I cannot, for the life in me, get past the science and the mechanics of a single-action revolver just going off! Coupled with that, the existence of a live round being in the cylinder, him being oblivious to either, or yet would claim no responsibility while being the operator. This causes my skin to crawl, and my brain to ache.
He should have checked the pistol himself.I was taught when someone hands you a gun check to see if it is loaded first thing. It only take a few seconds to check.
The elephant in the room is live rounds being on the set, instead of blanks.
Who purchased those?
Who brought them there?
Who switched them for blanks?
Was it premeditated murder with a perfect cover-up?
Was it suicide with hopes of framing him?
I get blanks are still dangerous and you still shouldn’t aim at someone. I’m still suspicious there is more to the story.
In the end, That Really Is The Question.
That’s the thing though. You are a responsible firearm owner. Actors just pretend to know what they are doing and most don’t have the slightest clue which end the bullet comes out of let alone how to safely handle a real firearm. It should be assumed that the vast majority of actors are completely unqualified to handle a real firearm. It should also be recognized even if they have been trained they cannot be trusted to handle a real firearm in the dynamic situations found on a movie set.
It is unreasonable to expect the safe firearm handling rules to be followed while filming a movie. Movies would look pretty silly if everyone never pointed a realistic looking firearm at their targets and never pulled the trigger. Because of this real firearms should never be allowed on a set unless they are modified to not fire anything more than blanks. And with CGI they don’t even need to take that risk anymore.
The real crime here is that the producers (Alec Baldwin being one of them) allowed real firearms to be used on set in the hands of completely unqualified actors like himself. They compounded that negligent decision by hiring an under qualified armorer and then burdening her with additional duties. They further compounded that by ignoring dangerous firearm mishandling events in the days prior to this completely preventable tragedy and not ordering a stand down to review safety procedures. Seems like criminal negligence to me on many levels.
By suing for negligence the people he was responsible for hiring he is proving his own culpability in this event.

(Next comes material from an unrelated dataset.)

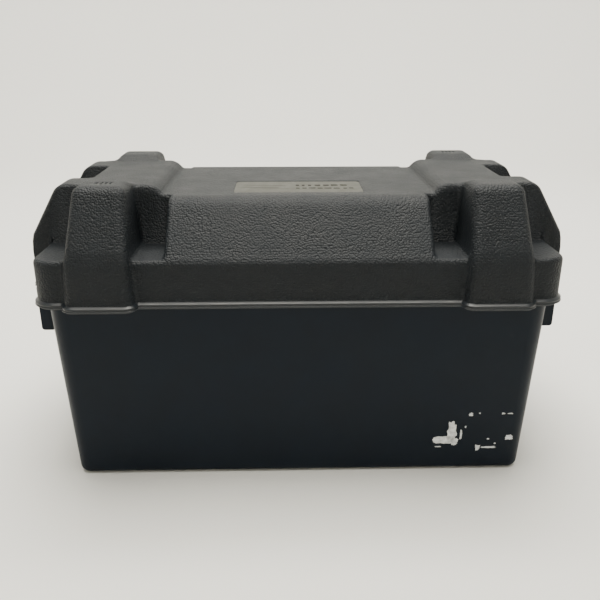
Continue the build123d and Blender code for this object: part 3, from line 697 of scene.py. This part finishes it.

I didn’t think of actors not knowing anything about pistols.
So keeping the muzzle pointing in a safe direction and looking at the rear of the cartridges, could anyone distinguish real rounds from blanks, without ejecting them?
Most actors these days are just that, “actors.”
Watch movies as late as the early 90’s and you’d find movies with stunt doubles but stars could actually ride horses and shoot real guns.
Keanu Reeves is an anomaly.
I have never shot or even seen blanks in person so cannot answer that question. The only dummy rounds I use to practice reloading or dry firing are rubber, plastic or colored aluminum and easily distinguishable from the real thing but I still don’t point my real firearms at people even when I know they are empty or full of snap caps. I believe the apparent difficulty in distinguishing live rounds from dummies or blanks is one of many reasons to make sure that firearms capable of firing live rounds should never be allowed on a set where they will be pointed at other people.
Based on the way actors try to imitate recoil, I don’t expect any of them to know jack about firearms.
Therein lies the problem. Playing kid games in an adult world does not absolve him from being responsible for his part in the action. And then there should have been an RSO, Armorer or a Certified Instructor advising them and on the set. They should not have been pretending with a real firearm without one. So, there is culpability here, IMO. And then, as stated, He had the inherent responsibility to check that firearm when he first received it, which is a sticking point with me. And ignorance is not a suitable excuse under the law. So, I do agree with negligence.